I love the episode because it opened a new window to let in different fresh air.  It made me think.  It made me pay attention.  And it clicked deeply with who I am in this moment.  I suppose there is no coincidence that I plucked this episode from the archives when I did.  I wake up between 6:30am and 7am almost every day without an alarm clock and can't wait to start my day.....even if my day will consist of eating meals, going for walks, doing a little writing, doing a little work, showering, and picking out a movie to watch before bed.  My life is very, very simple right now and it's giving me so many opportunities to think clearly.  To see the world and better understand my place in it.  That is epic.  Why wouldn't I be excited to hop out of bed and get goin'?

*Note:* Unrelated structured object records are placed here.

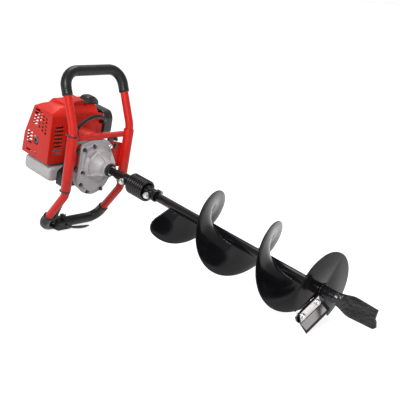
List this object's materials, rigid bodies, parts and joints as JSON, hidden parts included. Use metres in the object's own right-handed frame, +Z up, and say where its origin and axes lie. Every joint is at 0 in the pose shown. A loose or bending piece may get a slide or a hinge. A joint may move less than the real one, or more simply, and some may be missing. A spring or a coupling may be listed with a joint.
{
  "type": "earth and ice auger",
  "caption": "Petrol earth and ice auger: two-stroke engine and gearbox in a red loop handle, shock spring, and a screw bit with a disc, knife and forked point.",
  "frame": {"origin": "on the floor, under the middle of the whole object as it lies on its lower grip and knife", "axes": "+X along the floor from the engine towards the point of the bit, +Y towards the air filter side, +Z up; the bit itself points 9.2 degrees down"},
  "size_m": [1.2638, 0.247, 0.524],
  "materials": {
    "red_paint": "gloss enamel on steel tube",
    "red_plastic": "satin moulded plastic",
    "black_paint": "semi-gloss powder coat",
    "black_plastic": "moulded, light texture",
    "grip_foam": "closed-cell foam, smooth skin",
    "cast_aluminium": "die cast, shot blasted",
    "bright_steel": "zinc plated or ground",
    "dark_steel": "oiled, heat treated",
    "tank_plastic": "translucent white polyethylene",
    "rubber": "matt"
  },
  "bodies": {
    "machine": {"upper_handle": "red_paint", "lower_handle": "red_paint", "upper_grip": "grip_foam", "lower_grip": "grip_foam", "left_sleeve": "red_paint", "right_sleeve": "red_paint", "crossbar": "red_paint", "left_bracket": "red_paint", "right_bracket": "red_paint", "gearbox_front_case": "cast_aluminium", "gearbox_rear_case": "cast_aluminium", "front_bearing": "bright_steel", "output_seal": "rubber", "fan_housing": "cast_aluminium", "crankcase": "cast_aluminium", "cylinder": "cast_aluminium", "spark_plug": "bright_steel", "muffler": "dark_steel", "carburettor": "cast_aluminium", "air_filter_element": "grip_foam", "fuel_tank": "tank_plastic", "fuel_line": "rubber", "engine_stand": "black_plastic", "engine_shroud": "red_plastic", "plug_cover": "black_plastic", "muffler_cover": "red_plastic", "starter_cover": "black_plastic", "air_filter_cover": "black_plastic", "throttle_housing": "black_plastic", "throttle_cable": "rubber"},
    "drive": {"output_gear": "dark_steel", "output_shaft": "black_paint", "upper_coupling": "black_paint", "upper_coupling_bolt": "bright_steel"},
    "auger": {"shock_spring": "black_paint", "lower_coupling": "black_paint", "lower_coupling_bolt": "bright_steel", "bit_tube": "black_paint", "flight": "black_paint", "cutter_disc": "black_paint", "knife_holder": "black_paint", "knife": "bright_steel", "fishtail_point": "black_paint"},
    "counter": {"counter_gears": "dark_steel"},
    "input": {"clutch_drum": "bright_steel"},
    "crank": {"crankshaft_front": "dark_steel", "crankshaft_rear": "dark_steel", "flywheel": "cast_aluminium"},
    "shoe_1": {"clutch_shoe_1": "dark_steel"},
    "shoe_2": {"clutch_shoe_2": "dark_steel"},
    "piston": {"piston": "cast_aluminium", "connecting_rod": "dark_steel"},
    "pull": {"starter_handle": "black_plastic"},
    "reel": {"starter_reel": "black_plastic"},
    "choke": {"choke_lever": "black_plastic"},
    "primer": {"primer_bulb": "rubber"},
    "cap": {"fuel_cap": "black_plastic"},
    "trigger": {"throttle_trigger": "black_plastic"},
    "lock": {"trigger_lock": "black_plastic"},
    "stop": {"stop_switch": "red_plastic"}
  },
  "joints": [
    {"name": "output_spin", "type": "hinge", "parent": "machine", "child": "drive", "pos_m": [-0.38536, 0, 0.2319], "axis": [0.9873, 0, -0.159], "continuous": true},
    {"name": "shock_compress", "type": "slide", "parent": "drive", "child": "auger", "axis": [0.9873, 0, -0.159], "range_m": [-0.01, 0], "stiffness_N_per_m": 20000, "deforming": ["shock_spring"]},
    {"name": "counter_spin", "type": "hinge", "parent": "machine", "child": "counter", "pos_m": [-0.3997, -0.03128, 0.26865], "axis": [0.9873, 0, -0.159], "continuous": true},
    {"name": "input_spin", "type": "hinge", "parent": "machine", "child": "input", "pos_m": [-0.43422, 0, 0.26813], "axis": [0.9873, 0, -0.159], "continuous": true},
    {"name": "crank_spin", "type": "hinge", "parent": "machine", "child": "crank", "pos_m": [-0.529, 0, 0.2834], "axis": [0.9873, 0, -0.159], "continuous": true},
    {"name": "clutch_shoe_1_swing", "type": "hinge", "parent": "crank", "child": "shoe_1", "pos_m": [-0.43374, 0.0197, 0.28365], "axis": [-0.9873, 0, 0.159], "range_deg": [0, 1.3], "stiffness_Nm_per_rad": 4, "springref_deg": -2.86},
    {"name": "clutch_shoe_2_swing", "type": "hinge", "parent": "crank", "child": "shoe_2", "pos_m": [-0.43864, -0.0197, 0.25326], "axis": [-0.9873, 0, 0.159], "range_deg": [0, 1.3], "stiffness_Nm_per_rad": 4, "springref_deg": -2.86},
    {"name": "piston_stroke", "type": "slide", "parent": "machine", "child": "piston", "axis": [0.159, 0, 0.9873], "range_m": [-0.034, 0]},
    {"name": "starter_pull", "type": "slide", "parent": "machine", "child": "pull", "axis": [0, 1, 0], "range_m": [0, 0.6], "stiffness_N_per_m": 12, "springref_m": -0.3},
    {"name": "reel_spin", "type": "hinge", "parent": "machine", "child": "reel", "pos_m": [-0.58823, 0, 0.29294], "axis": [0.9873, 0, -0.159], "range_deg": [0, 1230]},
    {"name": "choke_turn", "type": "hinge", "parent": "machine", "child": "choke", "pos_m": [-0.4942, 0.074, 0.35478], "axis": [0.9873, 0, -0.159], "range_deg": [0, 70]},
    {"name": "primer_press", "type": "slide", "parent": "machine", "child": "primer", "axis": [0.159, 0, 0.9873], "range_m": [0, 0.0035], "stiffness_N_per_m": 400},
    {"name": "fuel_cap_turn", "type": "hinge", "parent": "machine", "child": "cap", "pos_m": [-0.55382, 0.101, 0.19219], "axis": [0, 1, 0], "range_deg": [0, 450]},
    {"name": "throttle_squeeze", "type": "hinge", "parent": "machine", "child": "trigger", "pos_m": [-0.48528, -0.034, 0.01402], "axis": [0.159, 0, 0.9873], "range_deg": [0, 15], "stiffness_Nm_per_rad": 1.5, "springref_deg": -5.73},
    {"name": "lock_press", "type": "hinge", "parent": "machine", "child": "lock", "pos_m": [-0.49048, -0.048, 0.03208], "axis": [0, 1, 0], "range_deg": [0, 20], "stiffness_Nm_per_rad": 0.3, "springref_deg": -5.73},
    {"name": "stop_slide", "type": "slide", "parent": "machine", "child": "stop", "axis": [0.9873, 0, -0.159], "range_m": [-0.003, 0.003]}
  ],
  "couplings": [
    {"joint": "counter_spin", "follows": "output_spin", "ratio": -5},
    {"joint": "input_spin", "follows": "output_spin", "ratio": 30},
    {"joint": "clutch_shoe_2_swing", "follows": "clutch_shoe_1_swing", "ratio": 1},
    {"joint": "reel_spin", "follows": "starter_pull", "rad_per_m": 35.714}
  ]
}
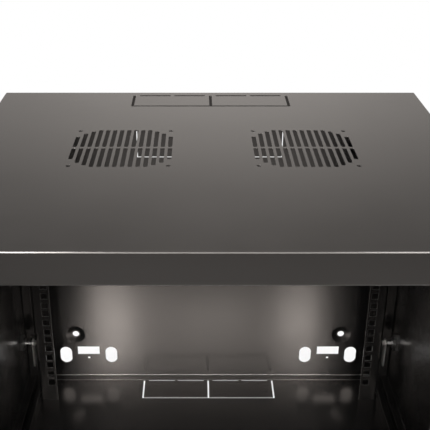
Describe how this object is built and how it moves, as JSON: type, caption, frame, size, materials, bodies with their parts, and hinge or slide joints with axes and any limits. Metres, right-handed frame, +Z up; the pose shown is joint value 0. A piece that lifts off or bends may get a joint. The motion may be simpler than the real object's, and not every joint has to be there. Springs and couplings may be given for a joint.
{
  "type": "wall mount network cabinet",
  "caption": "Wall mount cabinet for 19 inch network equipment: folded steel shell with fan grilles and cable knock-outs, equipment rails, removable latched sides and a lockable glass door.",
  "frame": {"origin": "centre of the four wall holes, on the plane where the pressed dimples of the back sheet meet the wall", "axes": "+X to the right seen from the front, +Y towards the wall, +Z up"},
  "size_m": [0.6784, 0.9557, 0.46],
  "materials": {
    "shell_paint": "fine satin powder coat",
    "frame_paint": "fine satin powder coat",
    "zinc": "zinc plated",
    "lock_metal": "satin nickel plated",
    "smoked_glass": "smoked tempered glass",
    "seal_rubber": "matt",
    "bush_nylon": "moulded nylon"
  },
  "bodies": {
    "cabinet": {"top_panel": "shell_paint", "base_panel": "shell_paint", "back_panel": "shell_paint", "front_post_left": "frame_paint", "front_post_right": "frame_paint", "rear_post_left": "frame_paint", "rear_post_right": "frame_paint", "lower_depth_rail_left": "frame_paint", "lower_depth_rail_right": "frame_paint", "upper_depth_rail_left": "frame_paint", "upper_depth_rail_right": "frame_paint", "front_rail_left": "frame_paint", "front_rail_right": "frame_paint", "rear_rail_left": "frame_paint", "rear_rail_right": "frame_paint", "rail_bolts": "zinc", "rail_nuts": "zinc", "hinge_bushes": "bush_nylon"},
    "door": {"door_frame": "shell_paint", "door_glass": "smoked_glass", "glass_seal": "seal_rubber", "glass_clips": "zinc", "hinge_pins": "zinc", "lock_barrel": "lock_metal", "lock_nut": "zinc"},
    "door_lock": {"lock_plug": "lock_metal", "lock_cam": "zinc", "lock_screw": "zinc"},
    "left_side": {"side_panel_left": "shell_paint", "latch_barrels_left": "lock_metal", "latch_nuts_left": "zinc"},
    "left_lower_latch": {"latch_plug_left_lower": "lock_metal", "latch_cam_left_lower": "zinc", "latch_screw_left_lower": "zinc"},
    "left_upper_latch": {"latch_plug_left_upper": "lock_metal", "latch_cam_left_upper": "zinc", "latch_screw_left_upper": "zinc"},
    "right_side": {"side_panel_right": "shell_paint", "latch_barrels_right": "lock_metal", "latch_nuts_right": "zinc"},
    "right_lower_latch": {"latch_plug_right_lower": "lock_metal", "latch_cam_right_lower": "zinc", "latch_screw_right_lower": "zinc"},
    "right_upper_latch": {"latch_plug_right_upper": "lock_metal", "latch_cam_right_upper": "zinc", "latch_screw_right_upper": "zinc"}
  },
  "joints": [
    {"name": "door_hinge", "type": "hinge", "parent": "cabinet", "child": "door", "pos_m": [-0.264, -0.437, 0], "axis": [0, 0, 1], "range_deg": [-75, 105]},
    {"name": "door_lock_turn", "type": "hinge", "parent": "door", "child": "door_lock", "pos_m": [-0.37499, -0.92076, 0], "axis": [0.9659, -0.2588, 0], "range_deg": [0, 90]},
    {"name": "left_side_swing", "type": "hinge", "parent": "cabinet", "child": "left_side", "pos_m": [-0.26715, -0.3908, 0], "axis": [0, 0, -1], "range_deg": [-15, 0]},
    {"name": "left_lower_latch_turn", "type": "hinge", "parent": "left_side", "child": "left_lower_latch", "pos_m": [-0.253, -0.07, -0.1205], "axis": [1, 0, 0], "range_deg": [0, 90]},
    {"name": "left_upper_latch_turn", "type": "hinge", "parent": "left_side", "child": "left_upper_latch", "pos_m": [-0.253, -0.07, 0.1205], "axis": [1, 0, 0], "range_deg": [0, 90]},
    {"name": "right_side_swing", "type": "hinge", "parent": "cabinet", "child": "right_side", "pos_m": [0.26715, -0.3908, 0], "axis": [0, 0, 1], "range_deg": [-15, 0]},
    {"name": "right_lower_latch_turn", "type": "hinge", "parent": "right_side", "child": "right_lower_latch", "pos_m": [0.253, -0.07, -0.1205], "axis": [1, 0, 0], "range_deg": [0, 90]},
    {"name": "right_upper_latch_turn", "type": "hinge", "parent": "right_side", "child": "right_upper_latch", "pos_m": [0.253, -0.07, 0.1205], "axis": [1, 0, 0], "range_deg": [0, 90]}
  ]
}
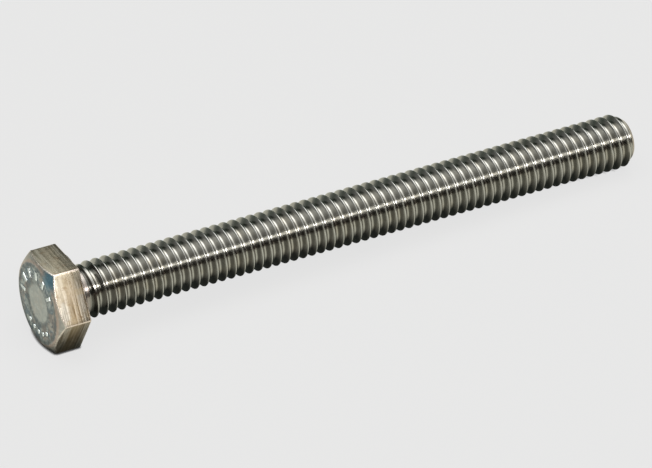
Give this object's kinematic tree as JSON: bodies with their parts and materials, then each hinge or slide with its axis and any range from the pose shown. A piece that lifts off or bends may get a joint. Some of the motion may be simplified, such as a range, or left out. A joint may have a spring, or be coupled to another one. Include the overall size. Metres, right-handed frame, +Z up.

Thank you, Kirk Fox.  Thank you, Pete Holmes.  Thank you, that-moment-in-time that held the space for the conversation to happen at all.  A lot of things had to converge for such a gift to be dropped out of the blue and into my earbuds.  The lessons will resonate for awhile and feed into how and why I think and feel how I think and feel.  What else could I hope for during a walk around my neighborhood?  I wouldn't even know how to ask for such a thing.  That's what makes me love it.  That's what makes me feel present and connected.  That's what makes me see the trajectory of how a person can get from Point A to Point B.  Little ripples make big waves on a long enough timeline.  Stick by the river and you'll see.




Originally written on May 21, 2020 for the I Spy in 2020 daily writing project.